By allowing the issue of how to guide us, we approached the discourse and expectations of the University from a place of personal and communal privilege. The terms of the exercise were clear to every single student. No one was unable to complete the initial task. We celebrated in their achievements together. And, ultimately, they came to understand the position both in theory and in practice. This experiment made me realize that it is essential to allow students to understand the University through acts of un-making and re-making the discourse for themselves.
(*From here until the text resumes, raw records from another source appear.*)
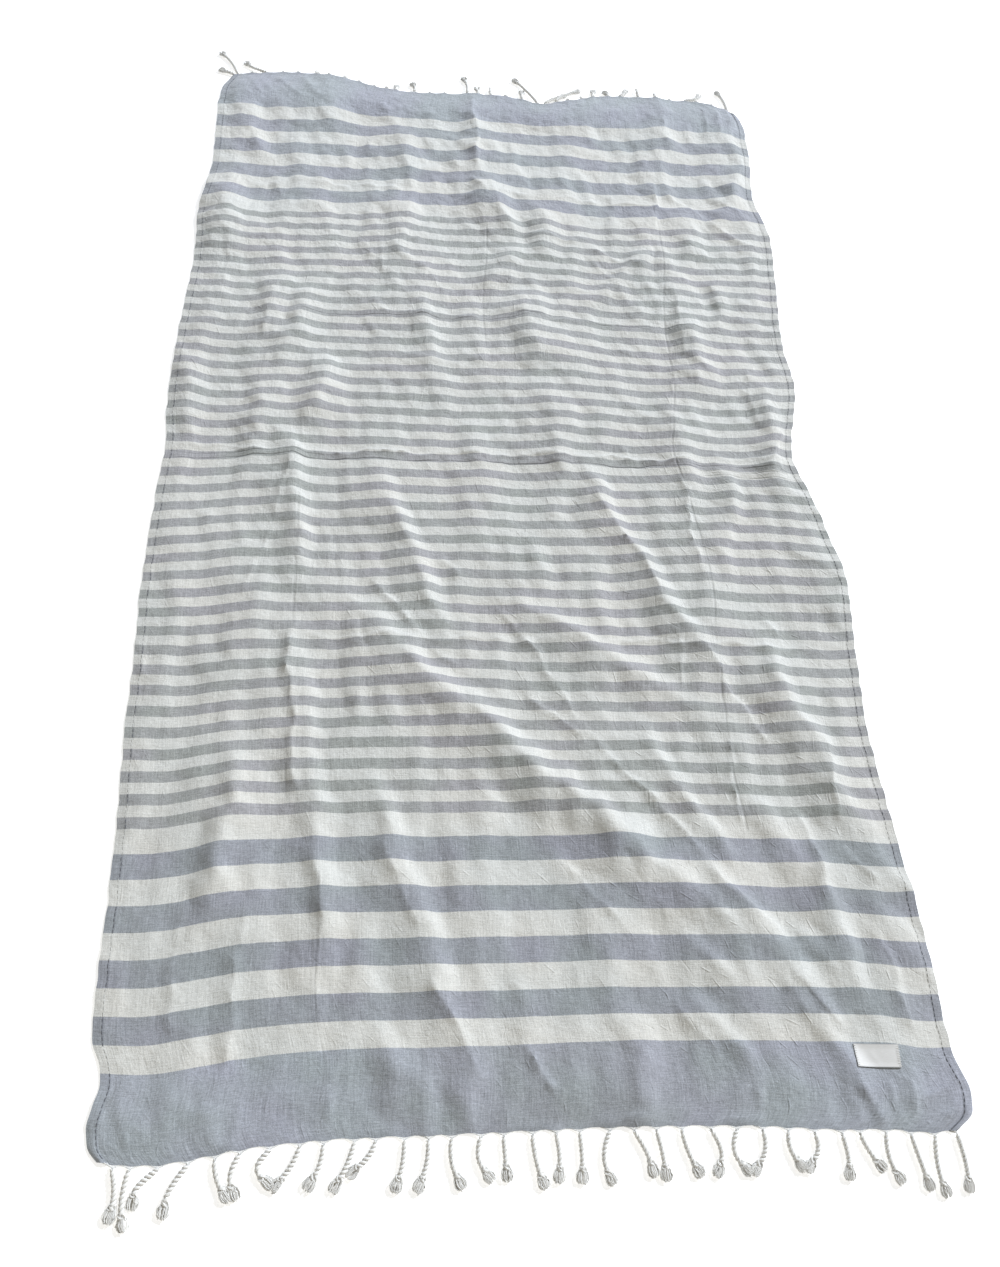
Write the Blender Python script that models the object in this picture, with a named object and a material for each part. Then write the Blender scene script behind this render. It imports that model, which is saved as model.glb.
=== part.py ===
"""Striped hammam towel, laid out on a flat surface with its storage wrinkles.

Metres, +Z up. The towel lies on the plane z = 0 with its length along Y and the labelled end at -Y.
Four pieces: one woven panel whose side hems are part of it, a knotted fringe along each short end,
and a blank label sewn near one corner. The plan is laid out from the middle of the labelled hem and
is centred under one empty at the end.
"""
import math
from collections import namedtuple

import bmesh
import bpy
from mathutils import Vector

# Driving sizes
CLOTH_THICK = 0.0015
GAP = 0.0003
CELLS_ACROSS = 33
CELLS_ALONG = 57
FADE = 0.34                  # share of a fold's length over which each of its ends dies away

HEADER_WIDE = 0.0025         # strip along the hem that joins the tassels
HEADER_SHY = 0.0022          # how far the header runs past its first and last tassel
CORD_WIDE = 0.0046
CORD_TALL = 0.0040
KNOT_WIDE = 0.0075
KNOT_TALL = 0.0055
BRUSH_WIDE = 0.0098
BRUSH_TALL = 0.0045
MIDDLE_AT = 0.40             # where a tassel's cord bows most, as a share of its run
KNOT_AT = 0.74               # where the knot sits along a tassel
ROOT_LIFT = 0.35             # share of the hem's height that the bowed middle still has
STATION_GAP = 0.0006         # header corners closer than this are left out
MM = 0.001

LABEL_SIZE = (0.052, 0.025, 0.0008)
LABEL_AT = (0.381, 0.081)
LABEL_TURN = math.radians(-2.5)

# Plan outline. Side edges: y along the towel, x of the left edge, x of the right edge.
Side = namedtuple("Side", "y left right")
SIDES = (
    Side(0.000, -0.455, 0.460),
    Side(0.030, -0.476, 0.484),
    Side(0.085, -0.473, 0.473),
    Side(0.130, -0.486, 0.473),
    Side(0.200, -0.490, 0.473),
    Side(0.330, -0.492, 0.466),
    Side(0.480, -0.500, 0.459),
    Side(0.600, -0.503, 0.467),
    Side(0.700, -0.507, 0.475),
    Side(0.870, -0.505, 0.453),
    Side(0.935, -0.503, 0.436),
    Side(0.985, -0.508, 0.445),
    Side(1.065, -0.510, 0.464),
    Side(1.190, -0.507, 0.462),
    Side(1.340, -0.502, 0.476),
    Side(1.440, -0.506, 0.483),
    Side(1.530, -0.496, 0.469),
    Side(1.660, -0.498, 0.480),
    Side(1.740, -0.500, 0.481),
    Side(1.800, -0.484, 0.474),
)

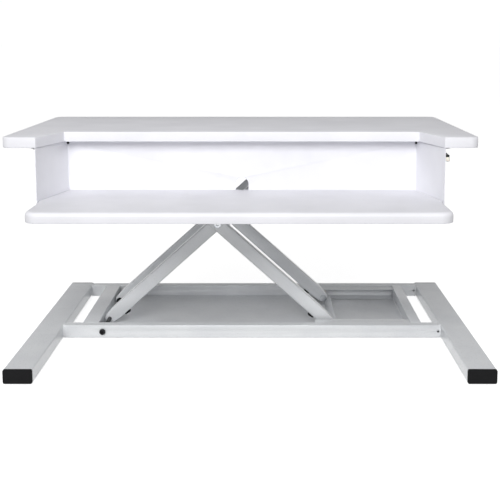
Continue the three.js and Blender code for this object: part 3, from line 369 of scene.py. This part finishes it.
# ---- Scissor arms ----
# Four rectangular steel tubes, 25 by 16 mm with drawn-in, rounded ends. The inner pair turns on
# the base's bolts and the outer pair on the deck's, and they cross on the centre bolts.
ARM_HEIGHT = 25 * MM
ARM_END_RADIUS = 9 * MM
ARM_TAPER = 20 * MM
ARM_CORNER = 2.2 * MM
PIN_HOLE = 4.15 * MM
BUMPER_EDGE = 0.6 * MM
CRANK_EDGE = 0.4 * MM


def middle_of(node):
    low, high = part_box(node)
    return (low + high) / 2


def drill(piece, start, end, radius, sides=40):
    """Cuts a hole of the given radius between two points."""
    drill_bit = rod(start, end, radius, sides)
    bpy.ops.object.mode_set(mode="OBJECT")
    modify(piece, "BOOLEAN", object=drill_bit, operation="DIFFERENCE", solver="EXACT")
    bpy.data.objects.remove(drill_bit)


def scissor_arm(node, name, lower, upper, centre):
    """An arm tube between its two end pins, with holes for them and for the centre bolt."""
    low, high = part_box(node)
    reach = Vector((upper.x - lower.x, 0, upper.z - lower.z))
    half = ARM_HEIGHT / 2
    length = reach.length
    tube = block(
        (-ARM_END_RADIUS, low.y, -half), (length + ARM_END_RADIUS, high.y, half),
    )
    for place in (ARM_TAPER, length - ARM_TAPER):
        bpy.ops.mesh.select_all(action="SELECT")
        bpy.ops.mesh.bisect(plane_co=(place, 0, 0), plane_no=(1, 0, 0))
    pick("VERT", lambda at, _: not ARM_TAPER * 0.9 < at.x < length - ARM_TAPER * 0.9)
    bpy.ops.transform.resize(value=(1, 1, ARM_END_RADIUS / half), center_override=(0, 0, 0))
    pick("EDGE", lambda at, along: abs(along.y) > 0.9 and not 0 < at.x < length)
    bpy.ops.mesh.bevel(offset=ARM_END_RADIUS * 0.98, segments=10)
    ease_edges(tube, ARM_CORNER, 4, above=60)
    for place in (0, centre, length):
        drill(tube, (place, low.y - MM, 0), (place, high.y + MM, 0), PIN_HOLE)
    select_only(tube)
    tube.rotation_euler.y = -math.atan2(reach.z, reach.x)
    tube.location = (lower.x, 0, lower.z)
    bpy.ops.object.transform_apply()
    settle(tube, name, silver_coat, "frame_paint", node)


for end in ("front", "rear"):
    lower_pivot = middle_of(f"{end}_lower_pivot_bolt")
    upper_pivot = middle_of(f"{end}_upper_pivot_bolt")
    lower_axle = middle_of(f"{end}_lower_roller_axle")
    upper_axle = middle_of(f"{end}_upper_roller_axle")
    centre_bolt = middle_of(f"{end}_centre_bolt")
    centre = math.dist((lower_pivot.x, lower_pivot.z), (centre_bolt.x, centre_bolt.z))
    scissor_arm(f"{end}_inner_arm", f"{end}_inner_arm_tube", lower_pivot, upper_axle, centre)
    scissor_arm(f"{end}_outer_arm", f"{end}_outer_arm_tube", lower_axle, upper_pivot, centre)
    for pair in ("inner", "outer"):
        bumper = from_cad(f"{end}_{pair}_bumper", BUMPER_EDGE)
        settle(bumper, f"{end}_{pair}_stop", black_rubber, "black_rubber", f"{end}_{pair}_bumper")

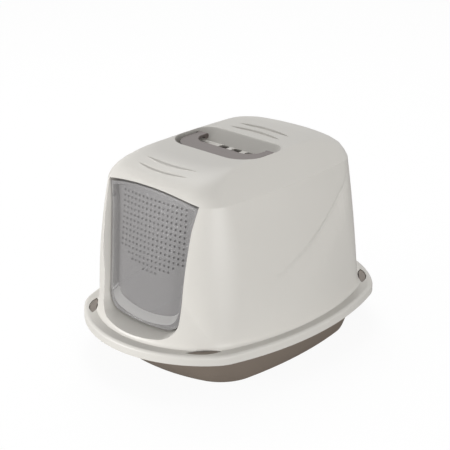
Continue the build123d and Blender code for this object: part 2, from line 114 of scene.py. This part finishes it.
links.new(white_room.outputs["Background"], room_mix.inputs[2])
links.new(room_mix.outputs["Shader"], room_output.inputs["Surface"])

# Floor: a white table top. To the camera it is mostly its own white, so that the box keeps only a
# faint shadow.
floor_half_side = 6
own_white_share = 0.8
floor_mesh = bpy.data.meshes.new("table_top")
floor = bpy.data.objects.new("table_top", floor_mesh)
scene.collection.objects.link(floor)
shape = bmesh.new()
bmesh.ops.create_grid(shape, x_segments=1, y_segments=1, size=floor_half_side)
shape.to_mesh(floor_mesh)
shape.free()
floor_finish = bpy.data.materials.new("white_table")
floor_finish.use_nodes = True
nodes = floor_finish.node_tree.nodes
links = floor_finish.node_tree.links
nodes.clear()
floor_output = nodes.new("ShaderNodeOutputMaterial")
floor_diffuse = nodes.new("ShaderNodeBsdfDiffuse")
floor_diffuse.inputs["Color"].default_value = (0.45, 0.45, 0.45, 1)
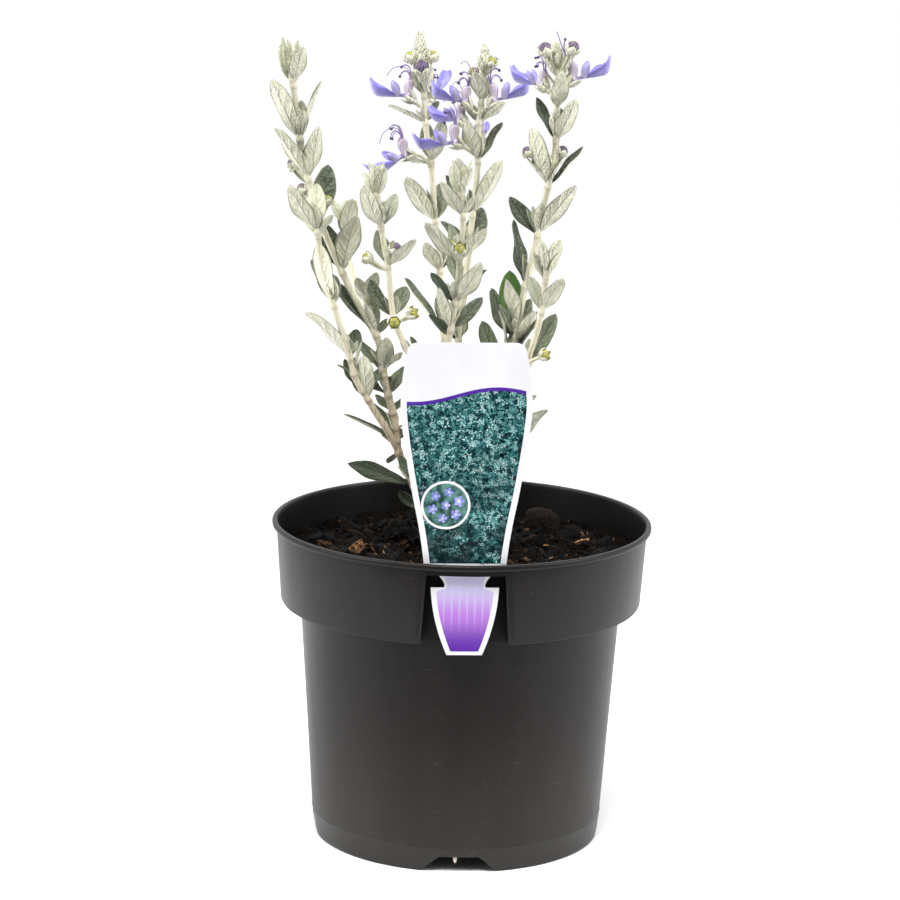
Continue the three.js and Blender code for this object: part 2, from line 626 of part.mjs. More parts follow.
// The label's outline in its own plane, up the right side and down the left
function labelShape() {
  const shape = new THREE.Shape();
  const draw = (side, [x, y], [bendX, bendY]) => {
    if (bendX === undefined) shape.lineTo(side * x, y);
    else shape.quadraticCurveTo(side * bendX, bendY, side * x, y);
  };
  const points = LABEL.outline;
  shape.moveTo(-points[0][0], points[0][1]);
  points.forEach((point) => draw(1, point, point.slice(2)));
  shape.lineTo(-points[points.length - 1][0], points[points.length - 1][1]);
  for (let i = points.length - 1; i > 0; i -= 1) {
    draw(-1, points[i - 1], points[i].slice(2));
  }
  return shape;
}

function buildLabel() {
  const depth = LABEL.thickness;
  const geometry = new THREE.ExtrudeGeometry(labelShape(), { depth, bevelEnabled: false, curveSegments: 3 });
  geometry.rotateZ(-radians(LABEL.lean)).rotateX(Math.PI / 2);
  return solid(geometry.translate(0, LABEL.plane + depth / 2, LABEL.tipHeight));
}

// A chip of bark: a block with skewed corners, tilted and turned at random
function chip(centre, size, random) {
  const [length, width, height] = [1.3, 0.55, 0.45].map((share) => size * share * (0.8 + 0.4 * random()));
  const geometry = new THREE.BoxGeometry(length, width, height);
  const position = geometry.attributes.position;
  for (let i = 0; i < position.count; i += 1) {
    const [x, y, z] = [position.getX(i), position.getY(i), position.getZ(i)];
    const skew = size * 0.16 * Math.sin(2 * Math.sign(x) + 3 * Math.sign(y) + 5 * Math.sign(z) + centre.x);
    position.setXYZ(i, x + skew, y - skew, z + skew / 2);
  }
  geometry.rotateX(random() - 0.5).rotateY(random() - 0.5).rotateZ(Math.PI * random());
  return solid(geometry.translate(centre.x, centre.y, centre.z));
}

// Height of the soil's gently uneven top
function soilLevel(x, y) {
  const waves = Math.sin(x * 0.31 + y * 0.12) + Math.sin(y * 0.27 - x * 0.17 + 2) + Math.sin((x + y) * 0.62);
  return SOIL.level + (SOIL.relief * waves) / 2;
}

function buildSoil(stemHoles) {
  const random = seeded(41);
  const wall = innerProfile(GAP);
  const [edge, top] = [wall[2], wall[3]];
  const topRadius = THREE.MathUtils.mapLinear(SOIL.level, edge[1], top[1], edge[0], top[0]) - SOIL.wallGap;
  const circle = (radius, height) => Array.from({ length: SOIL.segments }, (_, k) => {
    const angle = (2 * Math.PI * k) / SOIL.segments;
    const [x, y] = [radius * Math.cos(angle), radius * Math.sin(angle)];
    return vector(x, y, height ?? soilLevel(x, y));
  });
  const core = loft([
    [vector(0, 0, wall[0][1])],
    ...wall.slice(0, 3).map(([radius, height]) => circle(radius - GAP, height)),
    ...SOIL.ringShares.map((share) => circle(topRadius * share)),
    [vector(0, 0, soilLevel(0, 0))],
  ]);
  const chips = Array.from({ length: SOIL.chips }, () => {
    const reach = THREE.MathUtils.lerp(SOIL.chipFree[0], topRadius - SOIL.chipFree[1], Math.sqrt(random()));
    const angle = 2 * Math.PI * random();
    const [x, y] = [reach * Math.cos(angle), reach * Math.sin(angle)];
    return chip(vector(x, y, soilLevel(x, y)), THREE.MathUtils.lerp(...SOIL.chipSize, random()), random);
  });
  const lump = solid(new THREE.IcosahedronGeometry(BARK_LUMP.radius, 1).scale(...BARK_LUMP.stretch)
    .rotateZ(BARK_LUMP.turn).translate(BARK_LUMP.x, BARK_LUMP.y, SOIL.level + BARK_LUMP.above));
  return largest(union([core, ...chips, lump]).subtract(union([pocketBlock(GAP), ...stemHoles])));
}

// The plain hole that a stem stands in
function stemHole({ branches }) {
  const [{ route, radius }] = branches;
  const [x, y] = route[0];
  return column(radius[0] + STEM_HOLE.clearance, STEM_FOOT - GAP, POT.height, STEM_HOLE.sides)
    .translate([x, y, 0]);
}

function mesh(name, body, finish) {
  const { vertProperties, triVerts } = body.getMesh();
  const geometry = new THREE.BufferGeometry();
  geometry.setAttribute('position', new THREE.BufferAttribute(vertProperties, 3));
  geometry.setIndex(new THREE.BufferAttribute(triVerts, 1));
  const piece = new THREE.Mesh(geometry, new THREE.MeshStandardMaterial(finish));
  piece.name = name;
  return piece;
}

const plant = new THREE.Group();
plant.add(mesh('pot', buildPot(), FINISH.pot));
plant.add(mesh('soil', buildSoil(STEMS.map(stemHole)), FINISH.soil));
plant.add(mesh('label', buildLabel(), FINISH.label));
STEMS.forEach((stem, i) => {
  const { name, body, seated } = growStem(stem, 20 + i);
  plant.add(mesh(name, body, FINISH.leaf));
  seated.forEach((piece) => plant.add(mesh(piece.name, piece.body, piece.finish)));
});

export default plant;
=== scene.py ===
"""Looks of the potted bush germander: felted stems and leaves, blooms, buds, soil, pot and label.

Lengths in the tables are millimetres, in the frame's own axes, and are scaled once, when a mesh is made.
"""

import logging
import math
from dataclasses import dataclass, field
from enum import Enum
from typing import Callable, Sequence

import bmesh
import bpy
import numpy as np
from bpy.types import Material, Node, NodeSocket, Object
from mathutils import Matrix, Vector
from numpy.random import Generator


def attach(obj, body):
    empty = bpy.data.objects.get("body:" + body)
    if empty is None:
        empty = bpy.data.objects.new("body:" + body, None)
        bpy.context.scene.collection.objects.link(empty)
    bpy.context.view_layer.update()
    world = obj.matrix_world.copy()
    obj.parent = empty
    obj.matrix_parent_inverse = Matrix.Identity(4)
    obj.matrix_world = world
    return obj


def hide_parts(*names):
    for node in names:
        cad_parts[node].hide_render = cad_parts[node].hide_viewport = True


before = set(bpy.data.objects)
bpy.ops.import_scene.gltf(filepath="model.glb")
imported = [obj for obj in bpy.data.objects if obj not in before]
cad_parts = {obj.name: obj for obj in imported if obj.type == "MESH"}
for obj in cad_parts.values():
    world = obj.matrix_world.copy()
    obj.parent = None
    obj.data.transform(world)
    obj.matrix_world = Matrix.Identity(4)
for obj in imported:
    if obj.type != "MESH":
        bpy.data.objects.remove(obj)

MM = 0.001
BODY = "root"
LOG = logging.getLogger("bush_germander")

# The places of the finishes in a stem's list, and in a bloom's.
LEAF, STEM = 0, 1
PETAL, THREAD = 0, 1

Colour = tuple[float, float, float]
LeafRow = tuple[float, ...]
Point = tuple[float, float, float]
Pair = tuple[float, float]
Curve = tuple[Pair, ...]
Array = np.ndarray


class Slot(Enum):
    """The record's material slots."""

    POT = "pot_plastic"
    SOIL = "soil_mix"
    LABEL = "label_plastic"
    FOLIAGE = "foliage"
    PETALS = "petals"
    LILAC_BUD = "bud_lilac"
    GREEN_BUD = "bud_green"


class Tint(Enum):
    """What a closed bud looks like from outside."""

    LILAC = "lilac"
    GREEN = "green"


class Stamens(Enum):
    """How a bloom's stamens and style stand: arched, arched with a long hooked style, or straight up."""

    ARCHED = "arched"
    HOOKED = "hooked"
    UPRIGHT = "upright"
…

In every successful experiment lie the seeds of multiple successes. As most students continued to do better and better as the semester progressed, I continued to think of our experiment with the position as the initial turning point in a series of important successes. After our hands-on study of the position, student were able to make deeper connections, to give papers a greater sense of coherence, and to understand better the essential work of revision. After this experiment, I was able to step back multiple times from my own initial resistance to their demands and try once again to collapse our positions as I struggled to help us all understand how to do the things I once took for granted.

Works Cited

Bartholomae, David. "Inventing the University." Literacy: A Critical Sourcebook. Ed. Ellen Cushman, et al. Boston & New York: Bedford/St. Martin's, 2001. 511-524.

Lynch, Dennis A., Diana George, and Marilyn M. Cooper. "Moments of Argument: Agonistic Inquiry and Confrontational Cooperation." On Writing Research: The Braddock Essays 1975-1998. Ed. Lisa Ede. Boston & New York: Bedford/St. Martins, 1999. 390-412.